● WORK TO DO: Restate the complete material exactly.

● DATASET CONTENT:
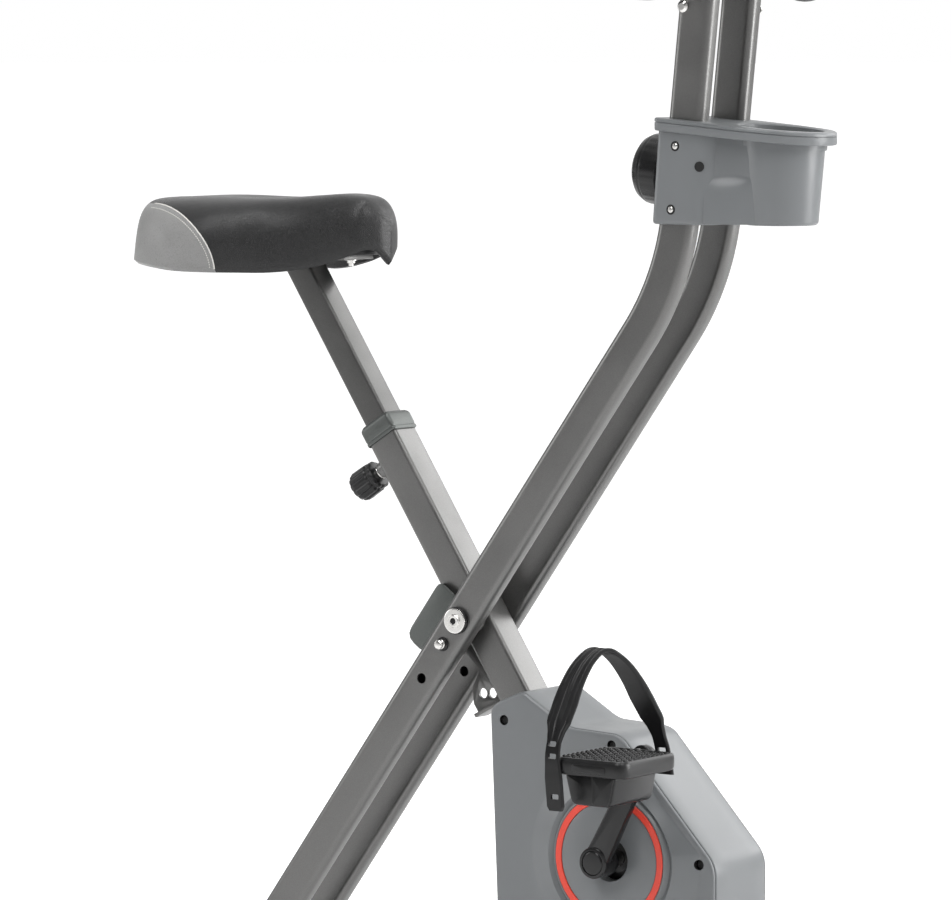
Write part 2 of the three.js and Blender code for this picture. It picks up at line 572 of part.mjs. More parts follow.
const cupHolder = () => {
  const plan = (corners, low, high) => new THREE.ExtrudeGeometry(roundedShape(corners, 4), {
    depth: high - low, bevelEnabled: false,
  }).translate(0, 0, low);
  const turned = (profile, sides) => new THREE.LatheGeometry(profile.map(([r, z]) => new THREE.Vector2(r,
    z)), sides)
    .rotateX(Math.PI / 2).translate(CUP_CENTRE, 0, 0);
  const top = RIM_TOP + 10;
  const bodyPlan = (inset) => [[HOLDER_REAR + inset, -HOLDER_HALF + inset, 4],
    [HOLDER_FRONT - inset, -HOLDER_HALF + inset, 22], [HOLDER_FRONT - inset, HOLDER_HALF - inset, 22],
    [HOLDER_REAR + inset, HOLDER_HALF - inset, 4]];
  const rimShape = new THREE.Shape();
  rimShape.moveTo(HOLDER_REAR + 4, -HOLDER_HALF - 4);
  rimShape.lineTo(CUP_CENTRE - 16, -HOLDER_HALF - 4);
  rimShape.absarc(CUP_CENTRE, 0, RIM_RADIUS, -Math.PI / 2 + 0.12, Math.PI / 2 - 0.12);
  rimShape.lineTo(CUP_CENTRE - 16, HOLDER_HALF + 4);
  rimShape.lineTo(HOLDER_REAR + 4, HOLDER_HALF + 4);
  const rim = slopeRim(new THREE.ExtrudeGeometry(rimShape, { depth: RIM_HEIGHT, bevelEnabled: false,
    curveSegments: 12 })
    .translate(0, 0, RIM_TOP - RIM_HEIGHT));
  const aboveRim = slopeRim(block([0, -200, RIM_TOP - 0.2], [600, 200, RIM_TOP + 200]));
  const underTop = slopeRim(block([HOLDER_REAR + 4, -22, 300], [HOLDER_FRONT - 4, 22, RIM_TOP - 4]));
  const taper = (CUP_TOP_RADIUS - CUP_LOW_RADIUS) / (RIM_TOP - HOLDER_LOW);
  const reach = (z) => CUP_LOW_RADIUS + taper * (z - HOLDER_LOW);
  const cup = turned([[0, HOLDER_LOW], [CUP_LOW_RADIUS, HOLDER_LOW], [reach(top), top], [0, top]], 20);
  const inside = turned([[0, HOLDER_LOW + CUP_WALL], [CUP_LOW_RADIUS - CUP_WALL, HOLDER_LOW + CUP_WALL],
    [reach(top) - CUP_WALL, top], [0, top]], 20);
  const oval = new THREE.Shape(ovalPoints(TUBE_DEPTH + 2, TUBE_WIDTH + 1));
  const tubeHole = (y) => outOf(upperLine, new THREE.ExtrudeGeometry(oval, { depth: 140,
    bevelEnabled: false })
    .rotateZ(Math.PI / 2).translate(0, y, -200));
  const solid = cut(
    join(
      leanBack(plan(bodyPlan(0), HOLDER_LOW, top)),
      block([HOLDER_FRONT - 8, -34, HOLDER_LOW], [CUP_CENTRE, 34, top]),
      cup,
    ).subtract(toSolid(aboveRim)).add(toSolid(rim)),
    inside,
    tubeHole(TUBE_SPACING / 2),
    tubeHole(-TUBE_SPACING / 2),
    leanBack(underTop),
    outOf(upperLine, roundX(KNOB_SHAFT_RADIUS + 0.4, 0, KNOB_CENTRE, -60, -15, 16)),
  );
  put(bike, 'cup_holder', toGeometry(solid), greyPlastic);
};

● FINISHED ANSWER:
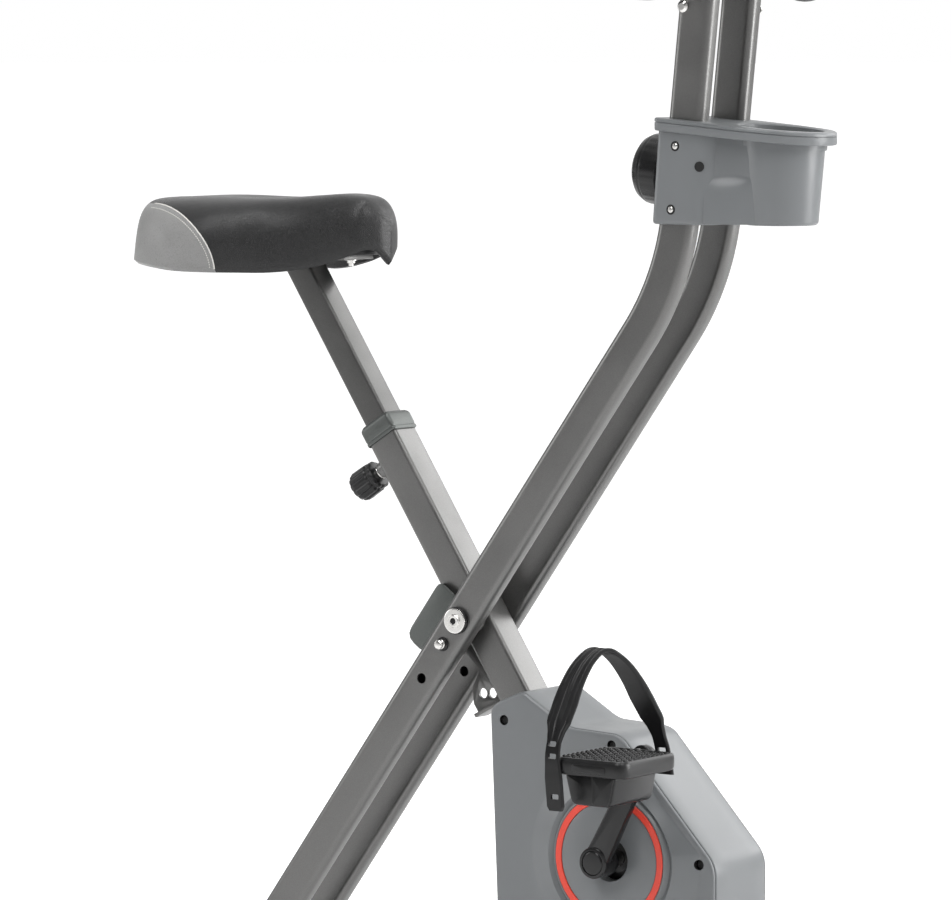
Write part 2 of the three.js and Blender code for this picture. It picks up at line 572 of part.mjs. More parts follow.
const cupHolder = () => {
  const plan = (corners, low, high) => new THREE.ExtrudeGeometry(roundedShape(corners, 4), {
    depth: high - low, bevelEnabled: false,
  }).translate(0, 0, low);
  const turned = (profile, sides) => new THREE.LatheGeometry(profile.map(([r, z]) => new THREE.Vector2(r,
    z)), sides)
    .rotateX(Math.PI / 2).translate(CUP_CENTRE, 0, 0);
  const top = RIM_TOP + 10;
  const bodyPlan = (inset) => [[HOLDER_REAR + inset, -HOLDER_HALF + inset, 4],
    [HOLDER_FRONT - inset, -HOLDER_HALF + inset, 22], [HOLDER_FRONT - inset, HOLDER_HALF - inset, 22],
    [HOLDER_REAR + inset, HOLDER_HALF - inset, 4]];
  const rimShape = new THREE.Shape();
  rimShape.moveTo(HOLDER_REAR + 4, -HOLDER_HALF - 4);
  rimShape.lineTo(CUP_CENTRE - 16, -HOLDER_HALF - 4);
  rimShape.absarc(CUP_CENTRE, 0, RIM_RADIUS, -Math.PI / 2 + 0.12, Math.PI / 2 - 0.12);
  rimShape.lineTo(CUP_CENTRE - 16, HOLDER_HALF + 4);
  rimShape.lineTo(HOLDER_REAR + 4, HOLDER_HALF + 4);
  const rim = slopeRim(new THREE.ExtrudeGeometry(rimShape, { depth: RIM_HEIGHT, bevelEnabled: false,
    curveSegments: 12 })
    .translate(0, 0, RIM_TOP - RIM_HEIGHT));
  const aboveRim = slopeRim(block([0, -200, RIM_TOP - 0.2], [600, 200, RIM_TOP + 200]));
  const underTop = slopeRim(block([HOLDER_REAR + 4, -22, 300], [HOLDER_FRONT - 4, 22, RIM_TOP - 4]));
  const taper = (CUP_TOP_RADIUS - CUP_LOW_RADIUS) / (RIM_TOP - HOLDER_LOW);
  const reach = (z) => CUP_LOW_RADIUS + taper * (z - HOLDER_LOW);
  const cup = turned([[0, HOLDER_LOW], [CUP_LOW_RADIUS, HOLDER_LOW], [reach(top), top], [0, top]], 20);
  const inside = turned([[0, HOLDER_LOW + CUP_WALL], [CUP_LOW_RADIUS - CUP_WALL, HOLDER_LOW + CUP_WALL],
    [reach(top) - CUP_WALL, top], [0, top]], 20);
  const oval = new THREE.Shape(ovalPoints(TUBE_DEPTH + 2, TUBE_WIDTH + 1));
  const tubeHole = (y) => outOf(upperLine, new THREE.ExtrudeGeometry(oval, { depth: 140,
    bevelEnabled: false })
    .rotateZ(Math.PI / 2).translate(0, y, -200));
  const solid = cut(
    join(
      leanBack(plan(bodyPlan(0), HOLDER_LOW, top)),
      block([HOLDER_FRONT - 8, -34, HOLDER_LOW], [CUP_CENTRE, 34, top]),
      cup,
    ).subtract(toSolid(aboveRim)).add(toSolid(rim)),
    inside,
    tubeHole(TUBE_SPACING / 2),
    tubeHole(-TUBE_SPACING / 2),
    leanBack(underTop),
    outOf(upperLine, roundX(KNOB_SHAFT_RADIUS + 0.4, 0, KNOB_CENTRE, -60, -15, 16)),
  );
  put(bike, 'cup_holder', toGeometry(solid), greyPlastic);
};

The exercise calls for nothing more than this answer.